Grading has no place in a New College group. But serious self-evaluation of group techniques and direction does.

The New College seeks to destroy the myth of the ivory tower. We plan to have groups integrating social analysis with actual participation in social change. Groups tentatively scheduled so far will deal with community control of education (to be led by a lawyer in the Ed School) and legal reform (by a local lawyer). There will be more. We hope that many of the leaders of these groups will be members of the larger Boston and Cambridge communities.

We also want to bring down the illusory ivory towers that exist within the universities- the walls separating the academic disciplines. There will be at least one group working toward departmentalizing Harvard. Furthermore, we hope that the New College will be a real community of learners itself.

Most important, the New College is an innovative enterprise. We need constant and critical examination of our work. For this purpose, we will hold weekly meetings open to anyone concerned. We hope, in addition, that our group leaders and some participants will write detailed evaluations of their group's work.

THAT'S about where we got to, in ideology and planning (hoping), last spring. We didn't ever get any money from the few foundations we approached, but we had a lot of enthusiastic and talented people. Also, there was a lot of talk about getting credit for the New College from Harvard. Master Chalmers of Winthrop House, a member of the Committee on Educational Policy, had a subcommittee working on student-initiated courses. The future looked fairly bright.

There were some changes over the summer. Of the two teaching fellows who were more or less leading New College, one joined the WSA and left the New College in a hurry. The other, released by his department for allegedly poor teaching techniques, went to work for the Massachusetts Legal Reform. He can't do much more than support us this year.

All of the organizing we planned to do never happened. We tried to raise money from local foundations, issued a hard-line circular on rules of instruction which definitely excluded student-initiated courses.

But these seemingly ill fortunes may work to our favor. We recognized from the start the dangers of trying to operate through traditional forms of leadership.
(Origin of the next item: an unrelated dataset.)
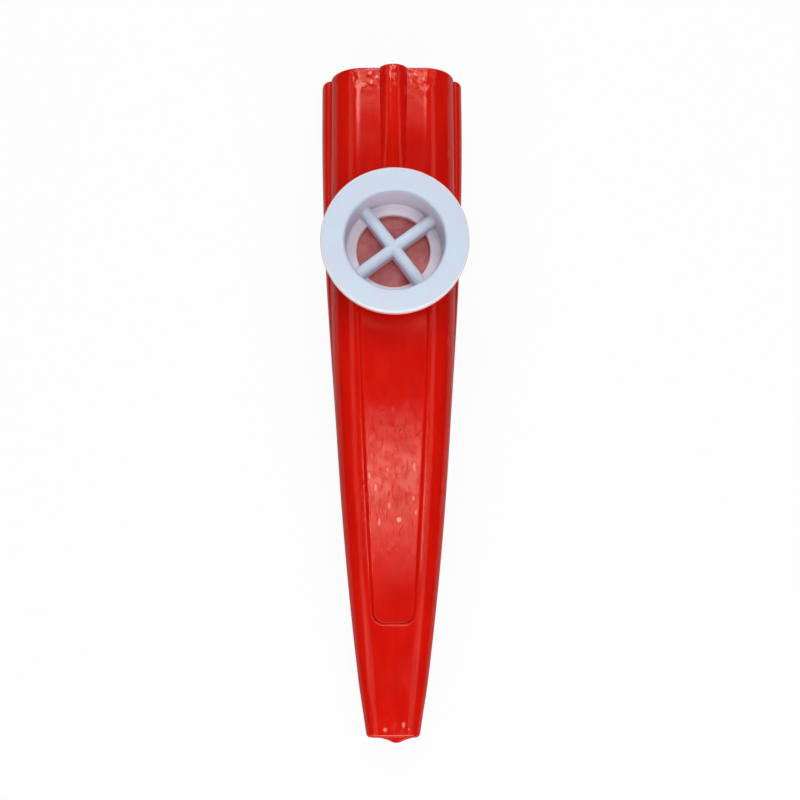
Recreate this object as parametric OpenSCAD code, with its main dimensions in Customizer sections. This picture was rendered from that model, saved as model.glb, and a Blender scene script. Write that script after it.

In the same sense, it is just as well that we don't have a bustling, efficient organization. An anti-bureaucracy bureaucracy is self-defeating. We'd be better off to keep sacrificing efficiency for some healthy anarchy. And if that anarchy is to exist at all, then we'd rather be poor than well-financed and well-regulated. Foundation money around here is even more conservative than it is everywhere else, and it rarely comes without tight strings. Besides, there is a chance now that we can geta few hundred dollars from Harvard, through the HUC, without strings- or with loose ones at worst.